Sometimes I cover my face, pretend to be upset, and say to people, 'I've been having some emotional problems lately' which is my way of saying: 'soon you're going to find the roadkill that I've hidden under your bed. I hope we will still be friends'. Friendships; they take work. Today's rehash Wednesday card is for saying sorry. See? I'm your friend.
Apologies are like nailing a dead fruit bat to someone’s door. You don’t want to do it but it stops people complaining.
Whenever I apologize to someone I always try to make it sound heartfelt and sincere. I believe the best way of sounding heartfelt and sincere is the employment of a giraffe sock puppet. If you don't own one, ask the person to whom you are apologizing to simply imagine you have one on your hand. You should also warn them that the giraffe is a bit 'bitey'. Just in case your apology isn't good enough for them.
They say the best way to fight fire is with fire, but fire is useful for fighting all sorts of other things. Bees, for instance. Noisy neighbors. People who stand near bus stops in rabbit costumes.

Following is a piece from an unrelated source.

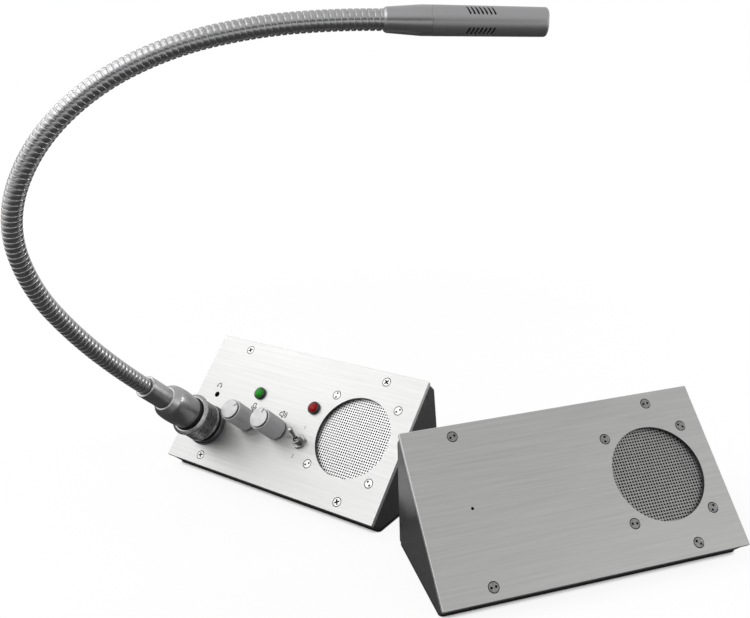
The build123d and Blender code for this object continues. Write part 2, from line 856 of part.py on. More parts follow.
def neck_link(number):
    """One length of hose: a hollow arc with a cup at its start and a ball at its end."""
    first = number == 1
    last = number == len(NECK_TURNS)
    start = NECK_PLANES[number - 1]
    end = NECK_PLANES[number]
    turn = NECK_TURNS[number - 1]
    radius = NECK_LENGTH / len(NECK_TURNS) / radians(turn)
    centre = start.origin - start.y_dir * radius
    bend = Axis(centre, start.x_dir)
    with BuildPart() as link:
        with BuildSketch(start):
            Circle(NECK_R)
        revolve(axis=bend, revolution_arc=turn)
        if first:
            with BuildSketch(start):
                Circle(NECK_R)
            extrude(amount=-NECK_SEAT_START)
        else:
            with Locations(start.origin):
                Sphere(NECK_R + SOCKET_CLEARANCE, mode=Mode.SUBTRACT)
        if last:
            with BuildSketch(end):
                Circle(NECK_R)
            extrude(amount=NECK_SEAT_END)
        else:
            with Locations(end.origin):
                Sphere(NECK_R)
        with BuildSketch(start):
            Circle(NECK_BORE_R)
        revolve(axis=bend, revolution_arc=turn, mode=Mode.SUBTRACT)
        if first:
            with BuildSketch(start):
                Circle(NECK_BORE_R)
            extrude(amount=-NECK_SEAT_START, mode=Mode.SUBTRACT)
        with BuildSketch(end):
            Circle(NECK_BORE_R)
        extrude(amount=NECK_SEAT_END, mode=Mode.SUBTRACT)
    return link.part


# ---------------------------------------------------------------- microphone
def level_plane(plane):
    """The same plane turned about its normal until its x lies level."""
    level = Vector(plane.z_dir.Y, -plane.z_dir.X, 0).normalized()
    return Plane(origin=plane.origin, x_dir=level, z_dir=plane.z_dir)


MIC_AXIS = level_plane(NECK_PLANES[-1])


def mic_collar():
    """Cone from the hose up to the barrel, bored for the hose and stepped for the barrel."""
    spigot_r = MIC_TIP_R - MIC_WALL
    return turned(
        MIC_AXIS,
        [
            (NECK_R, 0),
            (COLLAR_R, 0),
            (MIC_R, COLLAR_TAPER_L),
            (MIC_R, COLLAR_L),
            (spigot_r, COLLAR_L),
            (spigot_r, COLLAR_L + 6),
            (NECK_BORE_R, COLLAR_L + 6),
            (NECK_BORE_R, NECK_SEAT_END),
            (NECK_R, NECK_SEAT_END),
        ],
    )


def mic_barrel():
    """Slotted barrel: four rows of slanted slots round a thin tube."""
    inner_r = MIC_TIP_R - MIC_WALL
    with BuildPart() as barrel:
        add(
            turned(
                MIC_AXIS,
                [
                    (inner_r, COLLAR_L),
                    (MIC_R, COLLAR_L),
                    (MIC_TIP_R, BARREL_END),
                    (inner_r, BARREL_END),
                ],
            )
        )
        for row in range(SLOT_ROWS):
            around = 360 / SLOT_ROWS * (row + 0.5)
            spoke = MIC_AXIS.x_dir.rotate(Axis((0, 0, 0), MIC_AXIS.z_dir), around)
            for slot in range(SLOT_COUNT):
                height = SLOT_CENTRE + (slot - (SLOT_COUNT - 1) / 2) * SLOT_PITCH
                seat = Plane(
                    origin=MIC_AXIS.origin + MIC_AXIS.z_dir * height + spoke * (MIC_R + 1),
                    x_dir=MIC_AXIS.z_dir,
                    z_dir=spoke,
                )
                with BuildSketch(seat):
                    SlotOverall(SLOT_L, SLOT_W, rotation=90 + SLOT_SLANT)
                extrude(amount=-4, mode=Mode.SUBTRACT)
    return barrel.part


def mic_end_cap():
    """Rounded nose with seven sound holes."""
    seat = MIC_AXIS
    section = Plane(origin=seat.origin, x_dir=seat.x_dir, z_dir=-seat.y_dir)
    spigot_r = MIC_TIP_R - MIC_WALL
    flat_r = MIC_TIP_R - MIC_NOSE_R
    with BuildPart() as cap:
        with BuildSketch(section):
            with BuildLine():
                Polyline(
                    (flat_r, MIC_LENGTH),
                    (0, MIC_LENGTH),
                    (0, MIC_LENGTH - 1.5),
                    (spigot_r - 1.2, MIC_LENGTH - 1.5),
                    (spigot_r - 1.2, BARREL_END - 4),
                    (spigot_r, BARREL_END - 4),
                    (spigot_r, BARREL_END),
                    (MIC_TIP_R, BARREL_END),
                    (MIC_TIP_R, MIC_LENGTH - MIC_NOSE_R),
                )
                RadiusArc((MIC_TIP_R, MIC_LENGTH - MIC_NOSE_R), (flat_r, MIC_LENGTH), -MIC_NOSE_R)
            make_face()
        revolve(axis=Axis(seat.origin, seat.z_dir))
        with BuildSketch(seat.offset(MIC_LENGTH)):
            Circle(0.8)
            with PolarLocations(3.2, 6):
                Circle(0.8)
        extrude(amount=-2, mode=Mode.SUBTRACT)
    return cap.part


def mic_capsule():
    top = BARREL_END - 4
    return turned(
        MIC_AXIS,
        [(0, top - CAPSULE_L), (CAPSULE_R, top - CAPSULE_L), (CAPSULE_R, top), (0, top)],
    )


# ---------------------------------------------------------------- rear sockets, board
def power_inlet():
    """Barrel inlet with its centre pin, held in the rear wall."""
    return turned(
        seat_at(REAR, INLET_X, 0),
        [
            (0, -2.0),
            (INLET_PIN_R, -2.0),
            (INLET_PIN_R, -9.5),
            (INLET_BORE_R, -9.5),
            (INLET_BORE_R, 1.2),
            (INLET_FLANGE_R, 1.2),
            (INLET_FLANGE_R, 0),
            (INLET_R, 0),
            (INLET_R, -12),
            (0, -12),
        ],
    )


def link_socket():
    """Modular socket: a block with a stepped cavity for the plug and its latch."""
    seat = seat_at(REAR, LINK_X, 0)
    with BuildPart() as socket:
        with BuildSketch(seat.offset(0.6)):
            Rectangle(LINK_W, LINK_H)
        extrude(amount=-LINK_L)
        with BuildSketch(seat.offset(0.6)):
            with Locations((0, 0.8)):
                Rectangle(LINK_CAVITY_W, LINK_CAVITY_H)
            with Locations((0, -4.0)):
                Rectangle(LINK_CAVITY_W / 2, 2.6)
        extrude(amount=-LINK_CAVITY_L, mode=Mode.SUBTRACT)
    return socket.part


def amplifier_board():
    with BuildPart() as board:
        with BuildSketch(FACE.offset(-BOARD_DEPTH)):
            with Locations((BOARD_X, 0)):
                RectangleRounded(BOARD_W, BOARD_H, 2)
                with GridLocations(BOARD_W - 2 * STANDOFF_INSET, BOARD_H - 2 * STANDOFF_INSET, 2, 2):
                    Circle(1.6, mode=Mode.SUBTRACT)
        extrude(amount=-BOARD_T)
    return board.part


def board_standoffs():
    with BuildPart() as posts:
        with BuildSketch(BACK):
            with Locations((BOARD_X, 0)):
                with GridLocations(BOARD_W - 2 * STANDOFF_INSET, BOARD_H - 2 * STANDOFF_INSET, 2, 2):
                    RegularPolygon(STANDOFF_R, 6)
        extrude(amount=-(BOARD_DEPTH - PLATE_T))
    return posts.part


def amplifier_heat_sink():
    """Finned sink for the amplifier chip, on the back of the board."""
    plane = FACE.offset(-BOARD_DEPTH - BOARD_T)
    with BuildPart() as sink:
        with BuildSketch(plane):
            with Locations((BOARD_X - 14, 18)):
                Rectangle(34, 18)
        extrude(amount=-3)
        with BuildSketch(plane.offset(-3)):
            with Locations((BOARD_X - 14, 18)):
                with GridLocations(6.5, 18, 6, 1):
                    Rectangle(1.5, 18)
        extrude(amount=-9)
    return sink.part


def board_capacitors():
    with BuildPart() as cans:
        with BuildSketch(FACE.offset(-BOARD_DEPTH - BOARD_T)):
            with Locations((BOARD_X + 18, 20), (BOARD_X + 18, 6), (BOARD_X + 30, 13)):
                Circle(5)
        extrude(amount=-12)
        chamfer(cans.edges().group_by(Axis(FACE.origin, FACE.z_dir))[0], 0.6)
    return cans.part


def customer_mic():
    """Pinhole microphone capsule against the back of the customer's plate."""
    return turned(
        seat_at(BACK, PINHOLE_X, PINHOLE_Y),
        [(0, 0), (4.9, 0), (4.9, -5.8), (3.6, -6.6), (0, -6.6)],
    )


# ---------------------------------------------------------------- teller station
TELLER_HOLES = [
    (TALK_X, KNOB_Y, BUSHING_R + FIT_GAP),
    (LISTEN_X, KNOB_Y, BUSHING_R + FIT_GAP),
    (GREEN_X, LAMP_Y, BEZEL_BODY_R + FIT_GAP),
    (RED_X, LAMP_Y, BEZEL_BODY_R + FIT_GAP),
    (MUTE_X, MUTE_Y, SWITCH_BUSH_R + FIT_GAP),
    (JACK_X, JACK_Y, JACK_HOLE_R),
    (MIC_X, MIC_Y, SOCKET_BODY_R + FIT_GAP),
]
write("teller_front_plate", front_plate(TELLER_HOLES))
write("teller_housing", housing([("round", INLET_X), ("square", LINK_X)]))
write(
    "teller_corner_screws",
    group([cross_screw(x, y, CORNER_SCREW_L, t) for (x, y), t in zip(CORNERS, TELLER_CORNER_TURNS)]),
)
write("talk_pot", potentiometer(TALK_X))
write("talk_shaft", pot_shaft(TALK_X))
write("talk_knob", knob(TALK_X, TALK_INDEX))
write("listen_pot", potentiometer(LISTEN_X))
write("listen_shaft", pot_shaft(LISTEN_X))
write("listen_knob", knob(LISTEN_X, LISTEN_INDEX))
write("pot_nuts", group([pot_nut(TALK_X), pot_nut(LISTEN_X)]))
write("lamp_bezels", group([lamp_bezel(GREEN_X), lamp_bezel(RED_X)]))
write("green_lamp_lens", lamp_lens(GREEN_X))
write("red_lamp_lens", lamp_lens(RED_X))
write("mute_switch_body", mute_switch_body())
write(
    "mute_switch_nut",
    hex_ring(seat_at(FACE, MUTE_X, MUTE_Y), SWITCH_NUT_AF, SWITCH_BUSH_R, SWITCH_NUT_T),
)
write("mute_switch_lever", mute_switch_lever())
write("headset_jack", headset_jack())
write("mic_receptacle", mic_receptacle())
write("receptacle_nut", receptacle_nut())
write("coupling_ring", coupling_ring())
write("plug_gasket", plug_gasket())
write("mic_plug_shell", mic_plug_shell())
write("neck_sleeve", neck_sleeve())
for number in range(1, len(NECK_TURNS) + 1):
    write(f"neck_link_{number}", neck_link(number))
write("mic_collar", mic_collar())
write("mic_barrel", mic_barrel())
write("mic_end_cap", mic_end_cap())
write("mic_capsule", mic_capsule())
write("power_inlet", power_inlet())
write("amplifier_board", amplifier_board())
write("board_standoffs", board_standoffs())
write("amplifier_heat_sink", amplifier_heat_sink())
write("board_capacitors", board_capacitors())

# ---------------------------------------------------------------- customer station
write(
    "customer_front_plate",
    front_plate([(PINHOLE_X, PINHOLE_Y, PINHOLE_R)]).moved(CUSTOMER_PLACE),
)
write("customer_housing", housing([("square", LINK_X)]).moved(CUSTOMER_PLACE))
write("customer_mic_capsule", customer_mic().moved(CUSTOMER_PLACE))

# ---------------------------------------------------------------- pieces on both stations
PLACES = {"teller": TELLER_PLACE, "customer": CUSTOMER_PLACE}
for station, place in PLACES.items():
    write(f"{station}_grille", speaker_sheet(BACK, GRILLE_T, 0).moved(place))
    write(
        f"{station}_speaker_gasket",
        speaker_sheet(BEHIND_GRILLE, GASKET_T, GASKET_BORE_R).moved(place),
    )
    write(f"{station}_speaker_frame", speaker_frame().moved(place))
    write(f"{station}_speaker_cone", speaker_cone().moved(place))
    write(f"{station}_speaker_magnet", speaker_magnet().moved(place))
    write(f"{station}_link_socket", link_socket().moved(place))

write("corner_nuts", group([corner_nuts().moved(place) for place in PLACES.values()]))
write("speaker_nuts", group([speaker_nuts().moved(place) for place in PLACES.values()]))
write("base_pads", group([base_pad().moved(place) for place in PLACES.values()]))
teller_spanners = [
    spanner_screw(x, y, SPEAKER_SCREW_L, t)
    for (x, y), t in zip(SPEAKER_CORNERS, TELLER_SPEAKER_TURNS)
]
customer_spanners = [
    spanner_screw(x, y, SPEAKER_SCREW_L, t).moved(CUSTOMER_PLACE)
    for (x, y), t in zip(SPEAKER_CORNERS, CUSTOMER_SPEAKER_TURNS)
]
customer_corners = [
    spanner_screw(x, y, CORNER_SCREW_L, t).moved(CUSTOMER_PLACE)
    for (x, y), t in zip(CORNERS, CUSTOMER_CORNER_TURNS)
]
write("spanner_screws", group(teller_spanners + customer_spanners + customer_corners))

for number, plane in enumerate(NECK_PLANES):
    print("neck plane", number, plane.origin, "along", plane.z_dir, "bends about", plane.x_dir)
print("microphone runs along", MIC_AXIS.z_dir)
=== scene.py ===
# %% [markdown]
# # Teller window intercom
#
# Two wedge-shaped steel stations with brushed front plates. The teller's carries a wound-steel
# gooseneck microphone, two turned knobs, two lamps and a toggle; the customer's has only a speaker
# and a pinhole. The solid model gives every place and size, and this file gives the surfaces: the
# hose's winding, the knurls, the perforated sheet and the metals themselves.

# %% Load the solid model
import math

import bmesh
import bpy
import numpy as np
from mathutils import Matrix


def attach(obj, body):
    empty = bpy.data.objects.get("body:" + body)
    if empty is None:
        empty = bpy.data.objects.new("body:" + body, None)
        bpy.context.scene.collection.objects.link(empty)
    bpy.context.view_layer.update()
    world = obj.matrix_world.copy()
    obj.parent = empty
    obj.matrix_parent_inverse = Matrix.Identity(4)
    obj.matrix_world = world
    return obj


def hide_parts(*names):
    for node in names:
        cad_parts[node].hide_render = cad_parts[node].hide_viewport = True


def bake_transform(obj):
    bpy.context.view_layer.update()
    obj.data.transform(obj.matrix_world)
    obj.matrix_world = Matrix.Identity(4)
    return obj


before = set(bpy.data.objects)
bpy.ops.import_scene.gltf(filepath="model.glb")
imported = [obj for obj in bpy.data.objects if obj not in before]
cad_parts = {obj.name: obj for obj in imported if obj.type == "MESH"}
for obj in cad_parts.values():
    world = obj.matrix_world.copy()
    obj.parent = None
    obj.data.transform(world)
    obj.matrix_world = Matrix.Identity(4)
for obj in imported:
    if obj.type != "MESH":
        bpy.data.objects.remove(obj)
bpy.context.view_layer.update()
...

On another topic - sometimes people will try to get you to apologize by apologizing first for something less significant than, say, setting fire to someone's aunt. It's a rhetorical trick - don't fall for it!
Apologies? Well, there are times when the Nice People From Human Resources have ushered you into a special meeting, and they've given you a scone and tea and are talking in careful measured tones about 'conduct', whatever the hell that is. When that happens, don't throw the scone at anyone. Trust me. Anyhoo, I've got nothing to say about apologies.
People say 'You're an easy person to agree with.' Or, 'It's easier just to agree with you' or something. I dunno, I try not to listen to flattery. Oprah once said that saying sorry is a sign of emotional intelligence but that doesn't help you at all if you don't do anything wrong. Some days I'm not sure Oprah is as infallible as I want her to be.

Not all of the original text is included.